Randy Ambrosie: "What was important to me is that this is not a football issue. This has complicated issues and nuance so what we did was bring experts to the table. We listened a lot. Asked a lot of questions and tried our best to understand his situation. And the final question we asked was what do we have to do to get this right? I am very proud that our shift in mindset around relying on external experts away from the game of football helped us to make a better decisions and hopefully one that sets a person on a path to having a great life. And if the attention that player is getting is good, what I think is the best part is all those eyes that came to watch one player will see how great our game is."

Johnny Manziel signs autographs for fans in Hamilton. (Peter Power/Canadian Press)

CBC Sports: What groups did you reach out to in making the Manziel decision?
Randy Ambrosie: "Our friends at Violence Against Women were paramount. People from the medical community. There were issues we needed to understand from a medical sciences point of view. It was an amalgam of different voices. We asked them what we needed to do to get this right. And then we tried to be very methodical in making sure that the ideas and issues we needed to understand we were evaluating through an experts point of view and it led us to where we go to where we are today.

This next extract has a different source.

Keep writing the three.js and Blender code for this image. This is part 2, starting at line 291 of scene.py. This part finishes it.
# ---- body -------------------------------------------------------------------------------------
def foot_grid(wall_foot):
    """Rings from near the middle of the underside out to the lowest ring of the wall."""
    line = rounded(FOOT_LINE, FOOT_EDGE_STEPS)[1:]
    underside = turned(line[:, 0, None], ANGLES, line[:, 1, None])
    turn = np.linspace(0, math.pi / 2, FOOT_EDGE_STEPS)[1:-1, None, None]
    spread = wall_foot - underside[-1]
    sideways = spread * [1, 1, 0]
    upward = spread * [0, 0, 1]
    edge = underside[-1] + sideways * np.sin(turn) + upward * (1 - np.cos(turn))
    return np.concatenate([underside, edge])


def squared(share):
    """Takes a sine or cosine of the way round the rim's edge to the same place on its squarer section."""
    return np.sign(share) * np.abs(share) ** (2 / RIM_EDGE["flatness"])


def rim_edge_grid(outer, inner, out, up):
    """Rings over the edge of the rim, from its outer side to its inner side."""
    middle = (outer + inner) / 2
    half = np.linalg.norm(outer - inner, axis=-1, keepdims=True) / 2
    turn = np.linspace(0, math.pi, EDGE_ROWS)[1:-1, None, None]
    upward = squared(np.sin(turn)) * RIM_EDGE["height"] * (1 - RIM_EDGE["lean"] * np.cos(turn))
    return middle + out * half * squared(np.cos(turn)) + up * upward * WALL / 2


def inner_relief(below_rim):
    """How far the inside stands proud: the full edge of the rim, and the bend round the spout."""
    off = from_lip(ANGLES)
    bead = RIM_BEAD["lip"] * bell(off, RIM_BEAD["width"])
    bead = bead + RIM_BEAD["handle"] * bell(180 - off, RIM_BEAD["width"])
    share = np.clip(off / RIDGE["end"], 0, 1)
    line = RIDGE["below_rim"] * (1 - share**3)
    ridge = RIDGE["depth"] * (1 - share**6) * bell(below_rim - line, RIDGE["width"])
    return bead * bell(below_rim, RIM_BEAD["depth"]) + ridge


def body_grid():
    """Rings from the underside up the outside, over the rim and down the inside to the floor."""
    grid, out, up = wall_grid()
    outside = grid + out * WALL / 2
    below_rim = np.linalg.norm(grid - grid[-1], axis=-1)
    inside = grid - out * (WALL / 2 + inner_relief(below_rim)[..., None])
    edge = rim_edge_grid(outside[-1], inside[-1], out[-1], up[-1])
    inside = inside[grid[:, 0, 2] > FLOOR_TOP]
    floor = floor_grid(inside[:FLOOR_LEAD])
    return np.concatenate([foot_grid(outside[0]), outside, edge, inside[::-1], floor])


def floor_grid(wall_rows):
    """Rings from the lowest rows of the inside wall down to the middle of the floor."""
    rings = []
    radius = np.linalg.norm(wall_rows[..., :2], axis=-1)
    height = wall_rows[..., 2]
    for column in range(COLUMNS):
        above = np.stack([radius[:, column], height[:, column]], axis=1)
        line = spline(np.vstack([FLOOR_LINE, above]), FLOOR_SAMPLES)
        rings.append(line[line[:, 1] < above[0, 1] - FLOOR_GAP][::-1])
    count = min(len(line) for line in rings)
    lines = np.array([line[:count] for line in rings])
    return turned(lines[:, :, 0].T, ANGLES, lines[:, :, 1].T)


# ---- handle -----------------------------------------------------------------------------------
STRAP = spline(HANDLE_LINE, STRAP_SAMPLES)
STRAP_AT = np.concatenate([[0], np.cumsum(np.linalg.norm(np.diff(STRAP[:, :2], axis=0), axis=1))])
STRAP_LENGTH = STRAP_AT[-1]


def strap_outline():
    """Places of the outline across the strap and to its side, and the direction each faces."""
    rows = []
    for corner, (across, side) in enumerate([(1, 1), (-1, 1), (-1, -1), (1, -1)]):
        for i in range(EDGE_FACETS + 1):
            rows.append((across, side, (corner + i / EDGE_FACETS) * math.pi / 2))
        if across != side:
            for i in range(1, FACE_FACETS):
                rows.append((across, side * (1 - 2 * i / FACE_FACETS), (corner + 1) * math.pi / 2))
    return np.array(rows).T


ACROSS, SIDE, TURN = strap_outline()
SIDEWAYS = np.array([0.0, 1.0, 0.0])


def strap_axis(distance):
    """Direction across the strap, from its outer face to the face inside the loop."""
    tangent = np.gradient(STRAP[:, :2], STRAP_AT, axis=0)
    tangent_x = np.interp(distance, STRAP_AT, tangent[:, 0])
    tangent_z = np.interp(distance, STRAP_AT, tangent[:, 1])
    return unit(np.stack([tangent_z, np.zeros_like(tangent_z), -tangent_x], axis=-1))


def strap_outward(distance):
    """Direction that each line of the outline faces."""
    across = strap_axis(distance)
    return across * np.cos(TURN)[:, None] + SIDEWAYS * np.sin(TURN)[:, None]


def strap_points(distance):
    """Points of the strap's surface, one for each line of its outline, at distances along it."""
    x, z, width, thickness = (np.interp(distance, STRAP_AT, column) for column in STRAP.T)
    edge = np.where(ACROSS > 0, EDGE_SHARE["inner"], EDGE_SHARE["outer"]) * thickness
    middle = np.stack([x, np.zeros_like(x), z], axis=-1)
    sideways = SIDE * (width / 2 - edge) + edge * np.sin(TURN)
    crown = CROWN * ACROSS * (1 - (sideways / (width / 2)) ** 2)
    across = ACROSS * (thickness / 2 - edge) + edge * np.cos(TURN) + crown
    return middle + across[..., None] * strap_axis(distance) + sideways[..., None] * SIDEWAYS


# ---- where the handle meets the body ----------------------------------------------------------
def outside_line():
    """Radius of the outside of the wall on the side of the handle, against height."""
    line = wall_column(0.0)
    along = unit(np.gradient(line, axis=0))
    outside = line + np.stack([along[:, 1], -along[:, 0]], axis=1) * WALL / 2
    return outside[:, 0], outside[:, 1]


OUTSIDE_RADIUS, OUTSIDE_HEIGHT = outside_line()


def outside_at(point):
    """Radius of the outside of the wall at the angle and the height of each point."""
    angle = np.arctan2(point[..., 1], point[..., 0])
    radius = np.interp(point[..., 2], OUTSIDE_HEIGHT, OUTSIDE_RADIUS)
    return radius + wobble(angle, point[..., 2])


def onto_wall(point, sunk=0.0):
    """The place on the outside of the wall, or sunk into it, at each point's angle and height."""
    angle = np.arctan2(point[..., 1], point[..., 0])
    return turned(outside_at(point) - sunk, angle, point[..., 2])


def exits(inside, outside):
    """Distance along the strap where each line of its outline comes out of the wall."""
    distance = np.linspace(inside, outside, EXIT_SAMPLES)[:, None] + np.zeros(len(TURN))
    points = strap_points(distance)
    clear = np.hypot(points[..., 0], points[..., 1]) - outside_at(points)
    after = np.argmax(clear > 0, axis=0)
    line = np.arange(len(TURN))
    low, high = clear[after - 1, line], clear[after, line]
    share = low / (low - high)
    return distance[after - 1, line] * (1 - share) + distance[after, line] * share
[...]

CBC Sports: How much would you want the CFL to be a place that provides people a second chance?
Randy Ambrosie: "It's an interesting question and one that has come complications. Do I think this is a league everyone deserves to play in? I don't. I think you should have to earn the right to play this great game. I don't think you should give out a free pass to anyone to play. But I think in a case where we can through a healthy process and make sure someone is doing the right things and working hard to be the kind of person we would want living in our communities and playing our game, when someone is willing to make that effort and demonstrate on an ongoing basis those efforts are being made, those people I think we should have time for. That way we can say we're doing the right thing for the football player but the right things for Canadians as well."

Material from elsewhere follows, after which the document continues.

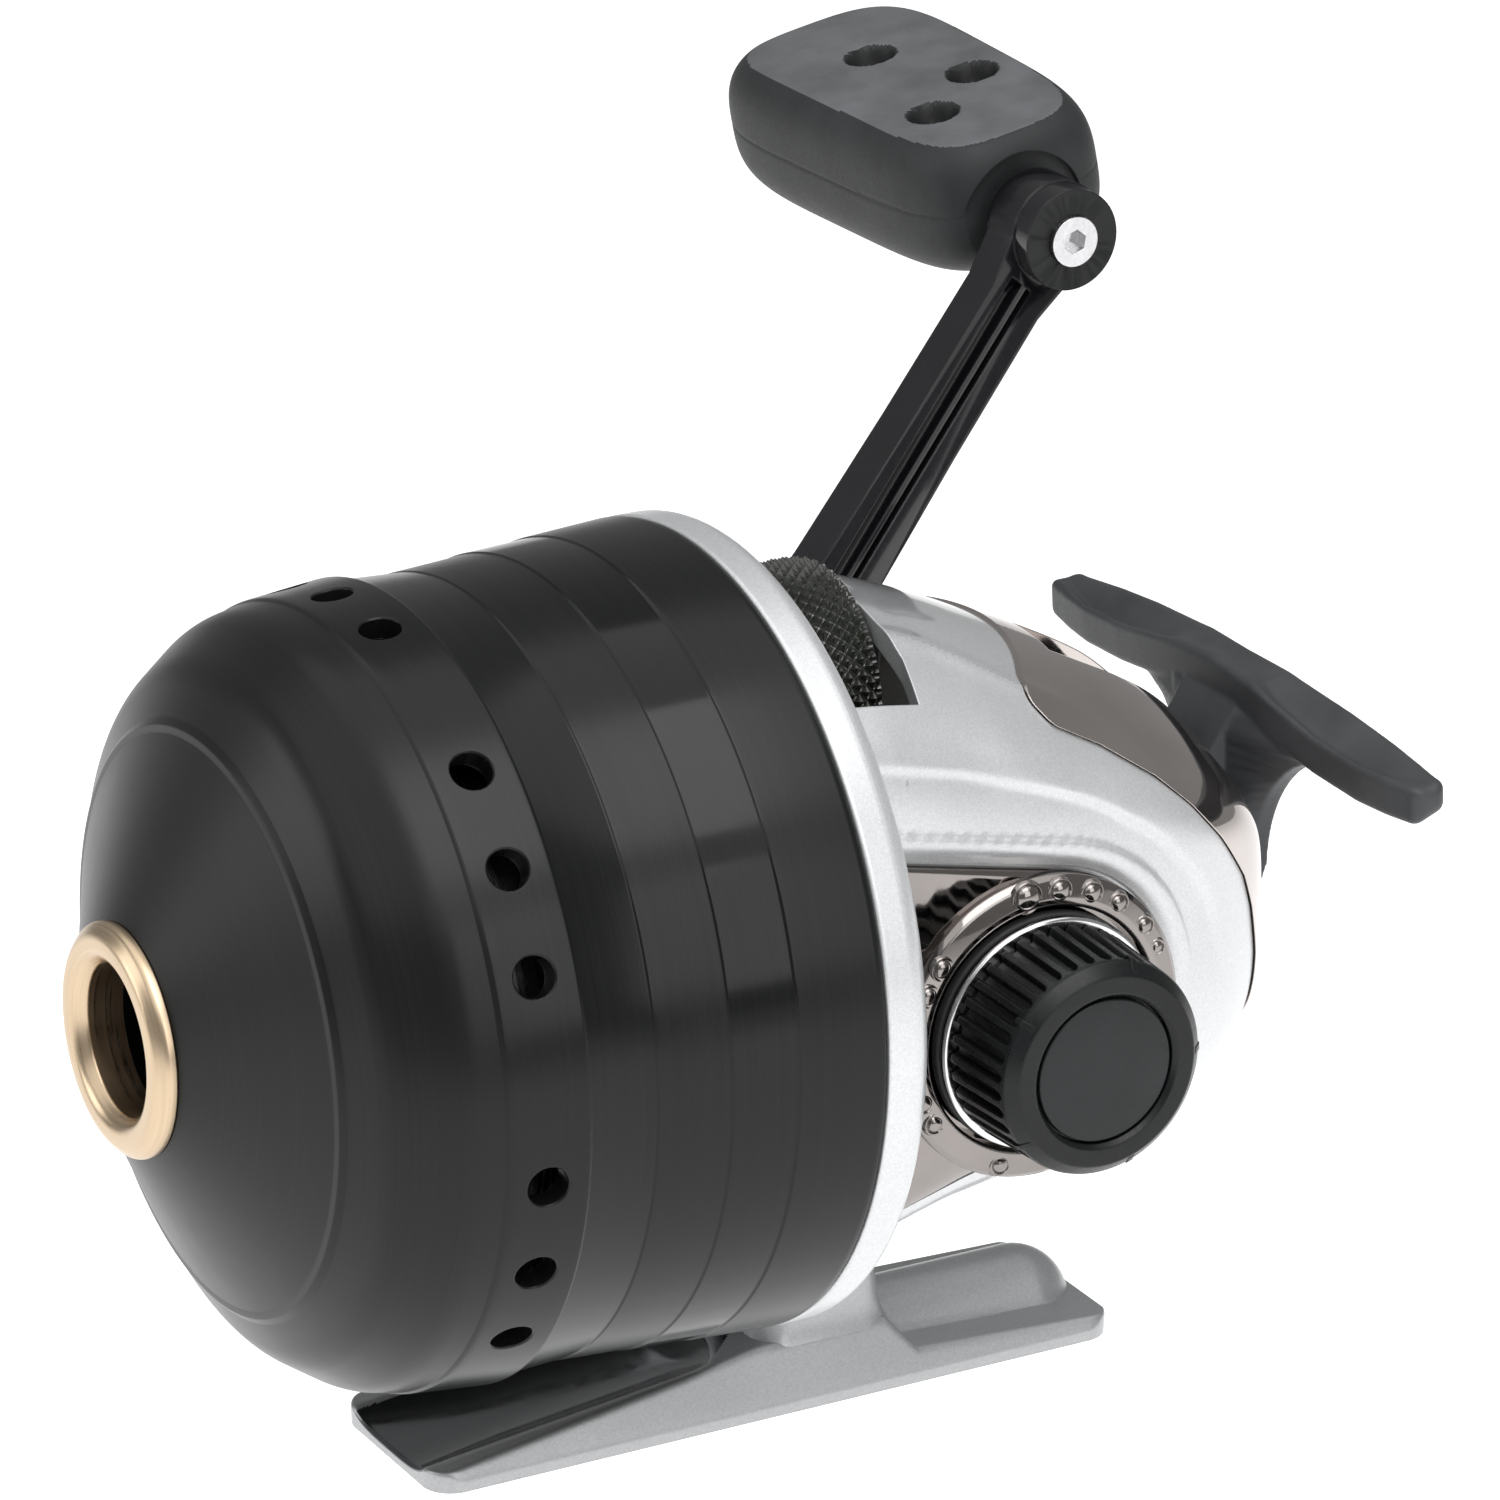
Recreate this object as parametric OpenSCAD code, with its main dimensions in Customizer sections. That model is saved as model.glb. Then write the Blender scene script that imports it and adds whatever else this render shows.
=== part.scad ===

CBC Sports: Where does expansion to Atlantic Canada stand?
Randy Ambrosie: "What I have made a commitment to is that we will be thorough, thoughtful and professional. We can't miss a step. We're working with the Maritime Football Group methodically. I think that will lead us to the right place. The million-dollar question in all of this is a stadium. I've liked this idea because I believe Atlantic Canadians are a remarkable part of the Canadian fabric. I think a facility in Atlantic Canada that will not only allow them to play football but host college sports, attract events to that great region and share what is all too often a bit of secret about how amazing the people are. What I was heartened by meeting [Premier Brian Gallant] and members of his team is that they're thinking about it as a regional opportunity. There was a selflessness to their perspective. The optimist in me believes we can see a team there but we just have to work our way through this process."

Ambrosie thinks a team in Atlantic Canada is the final piece of the puzzle for the CFL. (Andrew Vaughan/Canadian Press)

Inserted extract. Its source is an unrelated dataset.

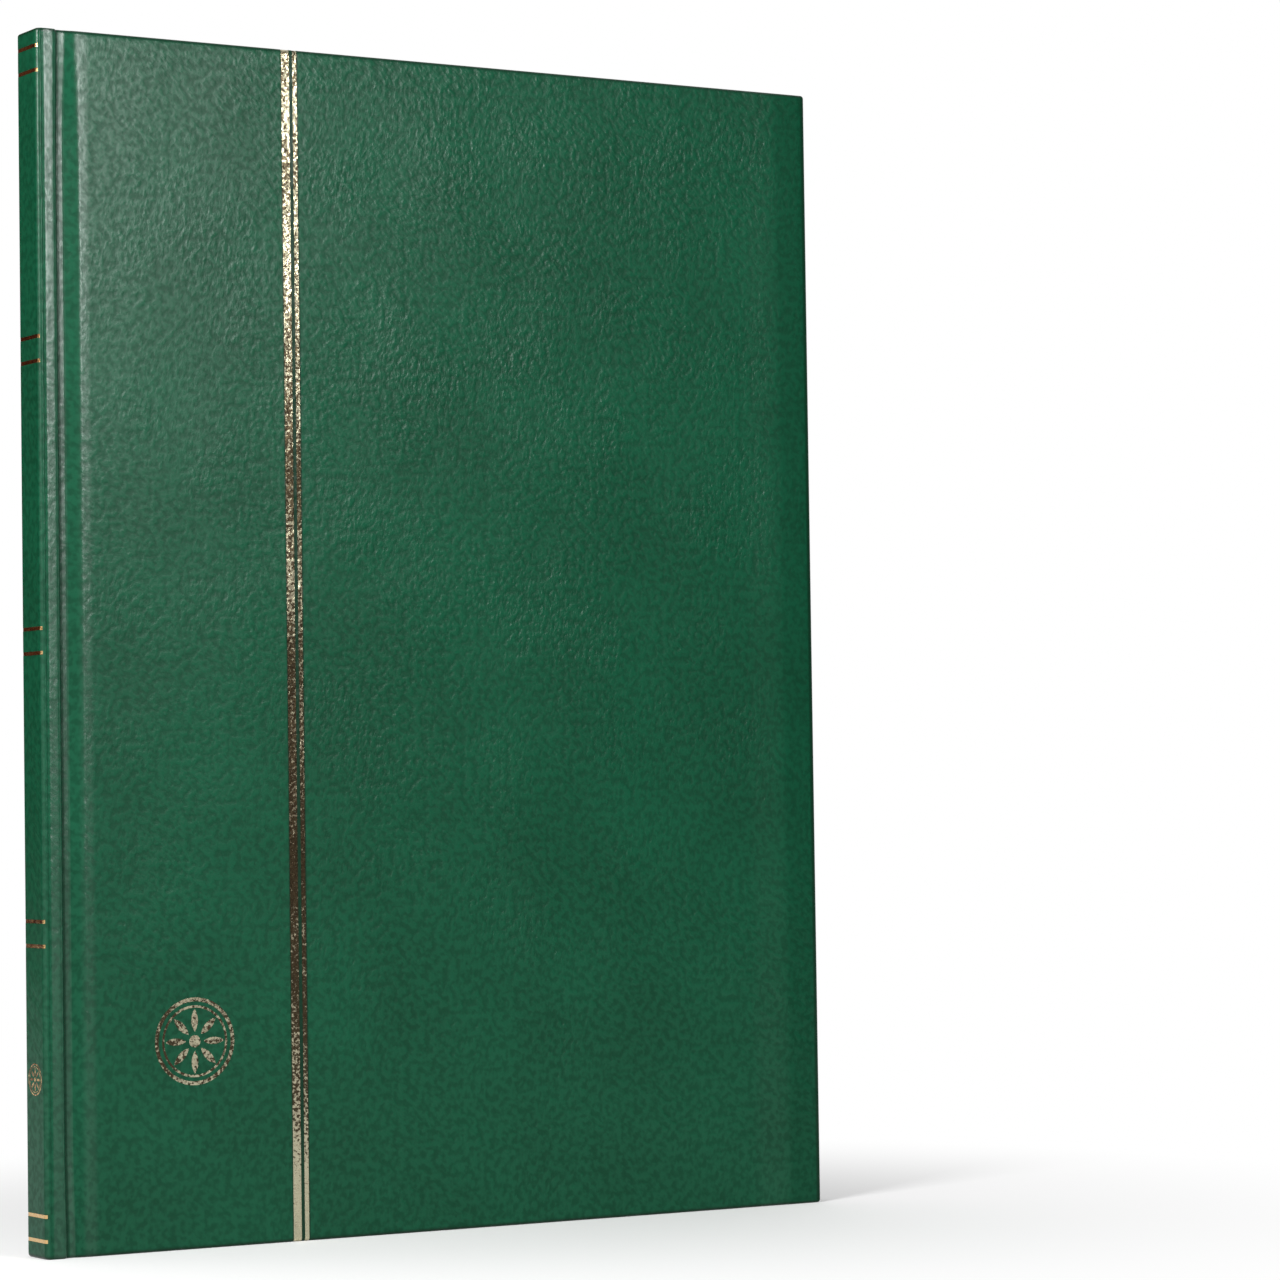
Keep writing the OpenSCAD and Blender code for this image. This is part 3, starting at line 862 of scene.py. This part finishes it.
def make_world():
    """White surroundings. As a lamp they are dimmer than they look, except behind the album."""
    world = bpy.data.worlds.new("studio")
    world.use_nodes = True
    bpy.context.scene.world = world
    nodes, links = world.node_tree.nodes, world.node_tree.links
    rays = nodes.new("ShaderNodeLightPath").outputs
    seen = rays["Is Camera Ray"]
    for kind in ("Is Glossy Ray", "Is Transmission Ray"):
        either = nodes.new("ShaderNodeMath")
        either.operation = "MAXIMUM"
        links.new(seen, either.inputs[0])
        links.new(rays[kind], either.inputs[1])
        seen = either.outputs[0]
    place = nodes.new("ShaderNodeTexCoord").outputs["Generated"]
    parts = nodes.new("ShaderNodeSeparateXYZ")
    links.new(place, parts.inputs[0])
    lit = nodes.new("ShaderNodeMapRange")
    links.new(parts.outputs["Y"], lit.inputs["Value"])
    lit.inputs["To Min"].default_value = AMBIENT
    lit.inputs["To Max"].default_value = BEHIND
    strength = nodes.new("ShaderNodeMapRange")
    links.new(seen, strength.inputs["Value"])
    links.new(lit.outputs[0], strength.inputs["To Min"])
    strength.inputs["To Max"].default_value = 1.0
    links.new(strength.outputs[0], nodes["Background"].inputs["Strength"])
    nodes["Background"].inputs["Color"].default_value = (1, 1, 1, 1)


def make_softbox(name, place, size, power):
    """A square area lamp that faces the album."""
    lamp = bpy.data.lights.new(name, "AREA")
    lamp.shape = "SQUARE"
    lamp.size = size
    lamp.energy = power
    made = bpy.data.objects.new(name, lamp)
    bpy.context.scene.collection.objects.link(made)
    made.location = place
    made.rotation_mode = "QUATERNION"
    made.rotation_quaternion = (Vector(LAMP_AIM) - Vector(place)).to_track_quat("-Z", "Y")
    made.visible_camera = False


def make_card(name, foot, turn, width, height, colour):
    """An upright card near the album that only shows in its reflections."""
    look = Look(name)
    shade = look.mixed(look.noise(look.spot(), 6.0), [0.9 * c for c in colour],
                       [1.1 * c for c in colour])
    look.finish(Base_Color=shade, Roughness=1.0, Specular_IOR_Level=0.0)
    half = width / 2
    mesh = bpy.data.meshes.new(name)
    mesh.from_pydata([(-half, 0, 0), (half, 0, 0), (half, 0, height), (-half, 0, height)],
                     [], [(0, 1, 2, 3)])
    mesh.materials.append(look.material)
    made = bpy.data.objects.new(name, mesh)
    bpy.context.scene.collection.objects.link(made)
    made.location = foot
    made.rotation_euler = (0, 0, math.radians(turn))
    for ray in ("camera", "diffuse", "transmission", "volume_scatter", "shadow"):
        setattr(made, "visible_" + ray, False)


DARK_BROWN = (0.10, 0.032, 0.020)
ROOM_GREY = (0.14, 0.14, 0.14)
LAMP_AIM = (0, 0, 0.16)

CAMERA_PLACE = (-0.5430, -0.9786, 0.1121)
CAMERA_TURN = -31.756  # degrees from straight at the front cover, negative to the right
CAMERA_TILT = 2.090  # degrees above the horizon
CAMERA_ROLL = -0.809
CAMERA_LENS = 119.88  # mm, on a film 36 mm wide


def make_camera():
    """The photograph's view: the front cover and the spine, from just above the floor."""
    data = bpy.data.cameras.new("camera")
    data.lens = CAMERA_LENS
    data.sensor_width = 36.0
    made = bpy.data.objects.new("camera", data)
    bpy.context.scene.collection.objects.link(made)
    made.matrix_world = (
        Matrix.Translation(CAMERA_PLACE)
        @ Matrix.Rotation(math.radians(CAMERA_TURN), 4, "Z")
        @ Matrix.Rotation(math.radians(90 + CAMERA_TILT), 4, "X")
        @ Matrix.Rotation(math.radians(CAMERA_ROLL), 4, "Z")
    )
    bpy.context.scene.camera = made


# ---- The scene ----


def dress_frame():
    """Gives the CAD nodes that show their materials."""
    looks = {
        "board": paper("greyboard", (0.36, 0.31, 0.25), (0.25, 0.21, 0.16), 0.9),
        "lining": weave("mull", (0.62, 0.55, 0.42), (0.34, 0.28, 0.2), 0.9 * MM),
        "stub_card": paper("stub_card", (0.03, 0.03, 0.032), (0.014, 0.014, 0.015), 0.8),
        "filler_card": paper("filler_card", (0.5, 0.43, 0.32), (0.38, 0.32, 0.23), 0.9),
        "page_card": paper("page_card", (0.022, 0.022, 0.025), (0.013, 0.013, 0.015), 0.72),
        "linen": weave("linen", (0.05, 0.05, 0.052), (0.012, 0.012, 0.013), 0.45 * MM),
        "clear_film": clear_film(),
    }
    slots = {part["node"]: part["material_slot"] for part in frame["record"]["subparts"]}
    for name, node in NODES.items():
        if slots[name] in looks:
            node.data.materials.clear()
            node.data.materials.append(looks[slots[name]])


def main():
    bpy.context.scene.view_settings.view_transform = "Standard"
    make_camera()
    make_world()
    make_floor()
    make_softbox("sheen", (0.49, -1.9, 0.65), 0.34, 21.5)
    make_softbox("side", (-0.63, -0.37, 0.52), 0.22, 6.7)
    make_card("left_card", (-0.515, 0.915, 0), 24.0, 1.8, 1.4, DARK_BROWN)
    make_card("low_card", (0.45, -1.08, 0), 28.0, 1.3, 0.2, DARK_BROWN)
    make_card("room_card", (1.26, -2.27, 0), 29.0, 3.2, 1.8, ROOM_GREY)
    dress_frame()
    skin = Skin()
    leather = leatherette(skin)
    line_gold = gold_foil("line_gold", *COVER_GOLD, LINE_WEAR_AND_REFLECTION)
    cover_gold = gold_foil("cover_gold", *COVER_GOLD)
    spine_gold = gold_foil("spine_gold", *SPINE_GOLD)
    black = paper("endpaper", (0.03, 0.03, 0.033), (0.016, 0.016, 0.018), 0.75)
    front = make_leatherette(skin, "front", leather)
    back = make_leatherette(skin, "back", leather)
    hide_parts("front_leatherette", "spine_leatherette")
    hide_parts("back_leatherette")
    for side in ("front", "back"):
        make_endpaper(side, black)
    make_gold_lines(skin, line_gold)
    make_fillets(skin, spine_gold)
    make_rosette("cover_rosette", "front_cover", Vector((0, -1, 0)), cover_gold)
    make_rosette("spine_rosette", "spine", Vector((-1, 0, 0)), spine_gold)
    sheet = glassine()
    for name in NODES:
        if name.startswith("interleaf_") and name[-1].isdigit():
            make_interleaf(int(name.split("_")[1]), sheet)


main()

CBC Sports: How much would it mean to you to have a team there?
Randy Ambrosie: "It's like building a national railway and if you don't have the tracks from one coast to the other do you have a national railway? I don't think so. That's a defining thing that made Canada, Canada. I think to fully complete the Canadian Football League we have to lay that last line of track. We have to get that 10th team in Atlantic Canada."

CBC Sports: What do you hear from the fans the most?
Randy Ambrosie: "They love the game. Any conversations with a CFL fan, though, has to include officiating. I think it's like a birthright. They want to share their passion. It's why I like walking through stadium. They love our great game. The time for this humble church mouse idea about our league has to come to an end. It's time to be bold. It's our time to be bigger and stronger and for our values to be expressed more clearly and shared. I think we've done a good job of that and that we're on the cusp of doing more. Canada and the Canadian Football League are one in the same."